El trastorno bipolar no es que una persona esté unos días en el polo Sur y otras en el polo Norte o que un mes sea del Madrid y otro del Atlético, no.
El trastorno bipolar se caracteriza por cambios anímicos patológicos que van desde episodios de máxima felicidad, mucha actividad y energía hasta la depresión.
Las causas hasta ahora conocidas que pueden causar este trastorno son: parto, medicamentos antidepresivos y esteroides, insomnio y consumo de drogas psicoactivas. Últimamente, y motivado por el comportamiento de ciertos líderes políticos, se estudia el incluir como causa del trastorno el ansia de poder.
Toda persona que haya tenido relación con un bipolar conoce los problemas que causa, problemas muy graves que afectan a la relación.
Y es que vivir con un bipolar es un calvario, es vivir en una esquizofrenia permanente. Lo que propuso en la mañana ya no vale en la tarde, para volver a proponerlo en la noche. Propugna una cosa, para poco después abogar por la contraria, ni sabe lo que quiere, ni dónde ir, ni con quien. Hoy las personas con las que está le parecen maravillosas y antes de terminar el día las odia a muerte.
Los planes que se hicieron ayer hoy ya no valen. Como podrán observar un bipolar es una persona que puede causar estragos allá donde esté, viva o se relacione. La persona o personas que viven con él nunca saben que hacer, que preparar, que organizar, que decir pues se enfrentan a un enigma que cambia de imagen cada día.
Los síntomas del bipolar son variados, yo voy a enumerar solo los que más se dan en los políticos que ni saben dónde ir, mucho menos dónde llevarnos, ni que decisiones tomar; lo único que tienen fijo en su mente – y esto solo se da en el bipolar político – es alcanzar el poder a costa de lo que sea.
En la fase maniaca presenta fácil distracción, deficiente capacidad de discernimiento, control deficiente del temperamento, comportamientos impudentes y falta de autocontrol, estado de ánimo muy irritado, pensamientos apresurados, hablar mucho y tener creencias falsas acerca de sí mismo y de sus habilidades y capacidades. En la fase depresiva presenta los siguientes síntomas; tristeza o estado de ánimo bajo, dificultad para concentrarse y pérdida de la capacidad para tomar decisiones.
Cuando los síntomas pasan de la manía a la depresión inmediatamente uno detrás de otro, se conoce como proceso mixto y es entonces cuando el que vive con él, los que comparten su vida con él o los que dependen de él, si no salen huyendo a uña de caballo, terminan en estado de esquizofrenia catatónica y paranoia delirante y son firmes candidatos a la camisa de fuerza.
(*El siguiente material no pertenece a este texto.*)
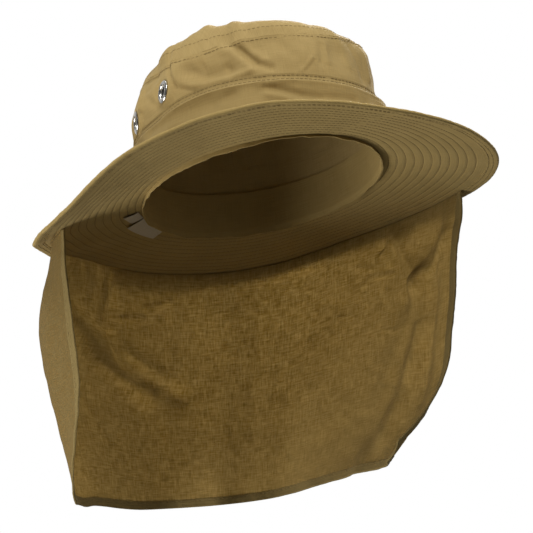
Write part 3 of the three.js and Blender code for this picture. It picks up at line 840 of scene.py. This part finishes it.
def pierced(ob):
    """Cuts the vent holes through the crown wall."""
    drills = []
    for origin, _, _, normal in seats.values():
        bpy.ops.mesh.primitive_cylinder_add(
            vertices=48,
            radius=VENT_HOLE * 0.001,
            depth=0.012,
            location=origin * 0.001,
            rotation=Vector(normal).to_track_quat("Z", "Y").to_euler(),
        )
        drill = bpy.context.active_object
        drills.append(drill)
        cut = ob.modifiers.new("vent", "BOOLEAN")
        cut.operation = "DIFFERENCE"
        cut.solver = "MANIFOLD"
        cut.object = drill
    bpy.context.view_layer.update()
    depsgraph = bpy.context.evaluated_depsgraph_get()
    whole = bpy.data.meshes.new_from_object(ob.evaluated_get(depsgraph))
    ob.modifiers.clear()
    whole.materials.clear()
    ob.data = whole
    shade(whole)
    for drill in drills:
        bpy.data.objects.remove(drill)


def round_piece(part, material, slot, face, back, arc, down):
    """A piece that goes all round the hat, from two grids of points in the hat's frame."""
    ob = shell(part + "_cloth", tipped(face), tipped(back), round_cloth(arc, down), loop=True)
    return dress(ob, material, slot, part)


def gathered(angle):
    """How much the crown top's seam gathers the cloth: most to the right of the front."""
    return 1 + 1.6 * bell(turn(angle, 54), 9)


def crown_wall():
    share = np.linspace(0, 1, 62)[:, None]
    height = WALL_FOOT + share * (top_seam(angles)[None] - 0.05 - WALL_FOOT)
    angle = np.broadcast_to(angles, height.shape)
    base = crown_point(angle, height)
    near_seam = bell((1 - share) * 80, 5)
    calm = np.ones_like(height)
    for at, level, *_ in EYELETS.values():
        calm *= 1 - np.exp(-((turn(angle, at) * ARC) ** 2 + (height - level) ** 2) / 11**2)
    wrinkle = 0.35 * noise(base, 9, 3) + 0.5 * noise(base, 22, 4)
    gather = 0.35 * noise(base * (1, 1, 0.15), 3.2, 5) * near_seam * gathered(angle)
    above_band = ramp(height - band_edge(angle) - 1, 4)
    fine = (wrinkle * calm + gather) * above_band - 0.25 * near_seam
    normal = crown_normal(angle, height)
    face = tipped(base + normal * fine[..., None])
    back = tipped(base + normal * (fine - WALL_THICK)[..., None])
    face, back = settled(face, 0.1), settled(back, 0.1 + WALL_THICK)
    ob = shell("crown_wall_cloth", face, back, round_cloth(ARC, height), loop=True)
    pierced(ob)
    return dress(ob, CROWN, "crown_cloth", "crown_wall")


def top_point(angle, inward):
    """A point of the crown top in the hat's frame."""
    angle, inward = np.broadcast_arrays(angle, inward)
    rim = crown_point(angle, top_seam(angle) + GAP / 2)
    middle = np.array([*crown_section(TOP_MIDDLE)[2:], TOP_MIDDLE])
    p = rim + (middle - rim) * inward[..., None]
    shoulder = top_shoulder(angle)
    p[..., 2] += hermite(inward, TOP_PLACES, TOP_RISES) * (shoulder + (1 - shoulder) * inward)
    return p


def top_face(angle, inward):
    """A point of the crown top's outer face and the normal there, in the hat's frame."""
    base = top_point(angle, inward)
    round_ = top_point(angle + 0.5, inward) - top_point(angle - 0.5, inward)
    nearer, farther = np.maximum(inward - 0.004, 0), np.minimum(inward + 0.004, 1)
    normal = np.cross(top_point(angle, farther) - top_point(angle, nearer), round_)
    normal = unit(normal * np.where(normal[..., 2:] < 0, -1, 1) + (0, 0, 1e-6))
    near_seam = bell(inward * 90, 5)
    wrinkle = 0.7 * noise(base, 26, 11) + 0.3 * noise(base, 10, 12)
    gather = 0.4 * noise(base * (1, 1, 0.15), 3.4, 13) * near_seam * gathered(angle)
    fade = np.clip((1 - inward) * 8, 0, 1) * np.clip(inward * 40, 0, 1)
    fine = (bumps(TOP_BUMPS, angle, inward) + wrinkle) * fade + gather - 0.25 * near_seam
    return base + normal * fine[..., None], normal


def crown_top():
    inward = np.linspace(0, 1, 52)[:, None] ** 1.6 + 0 * angles
    face, normal = top_face(np.broadcast_to(angles, inward.shape), inward)
    back = face - normal * WALL_THICK
    # the seam allowance, turned down behind the wall
    tucks = [top_seam(angles) - below for below in (5, 1.2)]
    behind = -WALL_THICK - 0.15
    face, back = (
        np.concatenate([[crown_point(angles, height, out) for height in tucks], layer])
        for layer, out in ((face, behind), (back, behind - 0.9))
    )
    flat = cloth_grid(face[..., 0], face[..., 1])
    flat = np.append(flat, flat[:, :1], 1)
    ob = shell("crown_top_cloth", tipped(face), tipped(back), flat, loop=True, capped=True)
    return dress(ob, CROWN, "crown_cloth", "crown_top")


def band_point(angle, below, over=0.0):
    """A point of the band in the hat's frame, from its distance below the band's top edge."""
    angle, below = np.broadcast_arrays(angle, below)
    height = band_edge(angle) - below
    folds = ridges(BAND_FOLDS, angle, height, ARC, 1, wrap=True) + 0.3 + 3.1 * ramp(height, 38)
    puffs = bumps(BAND_PUFFS, angle, height) * ramp(below, 12)
    off = GAP + puffs + folds * ramp(below - 3.5, 4) * ramp(height - 2, 6)
    return crown_point(angle, height, np.maximum(off, GAP) + over)


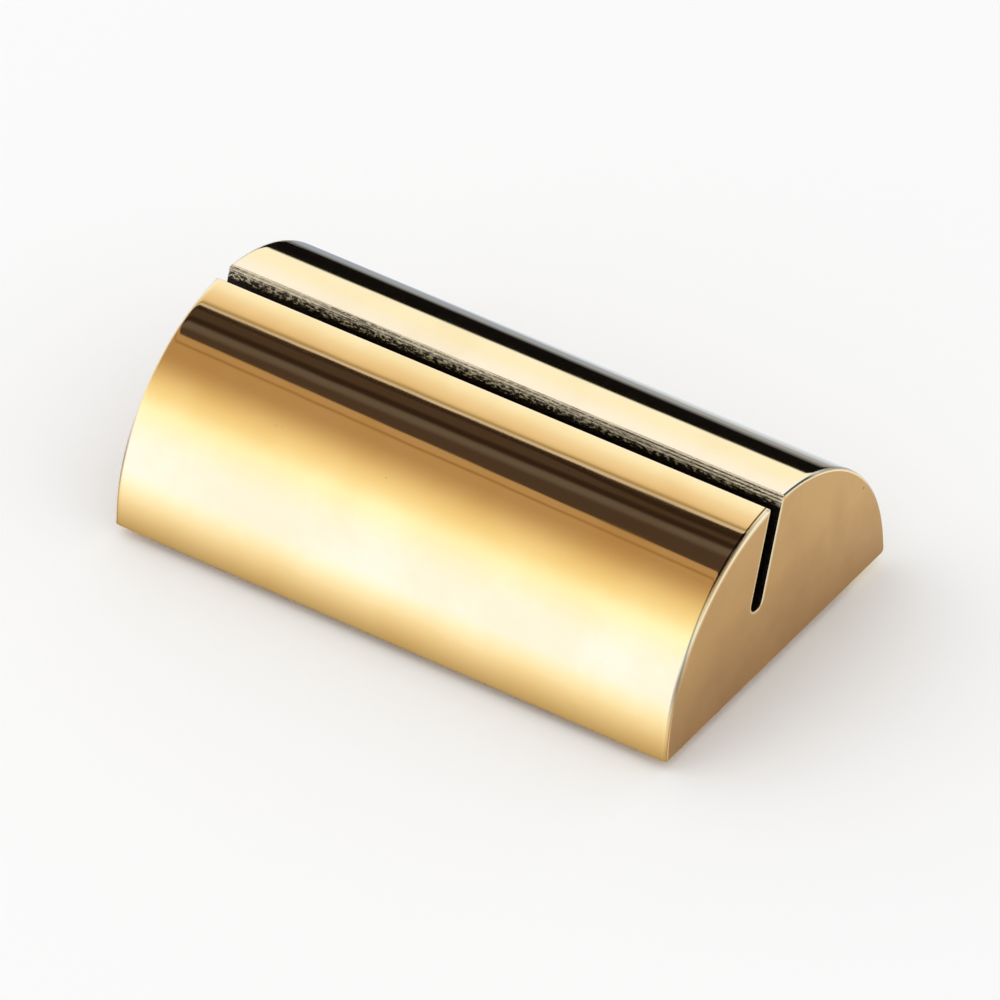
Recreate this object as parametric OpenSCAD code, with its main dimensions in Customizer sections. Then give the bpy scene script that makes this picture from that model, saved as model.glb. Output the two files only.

De todo esto podemos deducir que entregar la dirección de un país a un bipolar, puede producir movimientos telúricos que conduzcan al desastre y, tras su mandato, dejar al país hecho un tremedal y estragado. En España hay un bipolar que reclama para sí mismo la presidencia y tiene posibilidades de alcanzarla. En España también hay un megalómano narcisista, dictadorzuelo y déspota de manual que se postula para presidente.
Este, al contrario que el bipolar, lo tiene muy claro: alcanzar todo el poder para ejercer una dictadura despótica sobre quienes, en la creencia de que él será el mesías que nos conduzca a la tierra prometida, le votaron.
Este quiere para sí los medios de comunicación, el CNI y los ministerios claves para controlar el país al modo de el Gran Hermano de la novela 1984 de George Orwell y, desde el conocimiento de que él solo no podrá, emplea el sistema del palo y la zanahoria para que el bipolar, rehén de sus manías y depresiones, le apoye en un momento de depresión o de optimismo desbordante. Si nos gobierna el bipolar, malo.
Si nos gobierna el déspota, peor. Pero cuando la situación puede alcanzar cuotas desconocidas de demolición del sistema y de los pilares en los que se ha asentado España – mal que bien – durante estos años de democracia, es si ambos el bipolar y el déspota se unen en un gobierno que sería, a mi modo de ver nefasto.
Claro que, si lo pensamos detenidamente, nosotros los españoles también somos un poco bipolares, porque hemos pasado de cuarenta años de bipartidismo en los que hemos alcanzado unos estándares de bienestar que, sin ser para tirar cohetes, nos han permitido vivir – salvo en los últimos años – con cierto bienestar, a entregar el país a una pócima formada por la mezcolanza de 15 o 16 partidos y convertir en Congreso en un atanor donde se cuece un bodrio que huele y sabe mal, muy mal.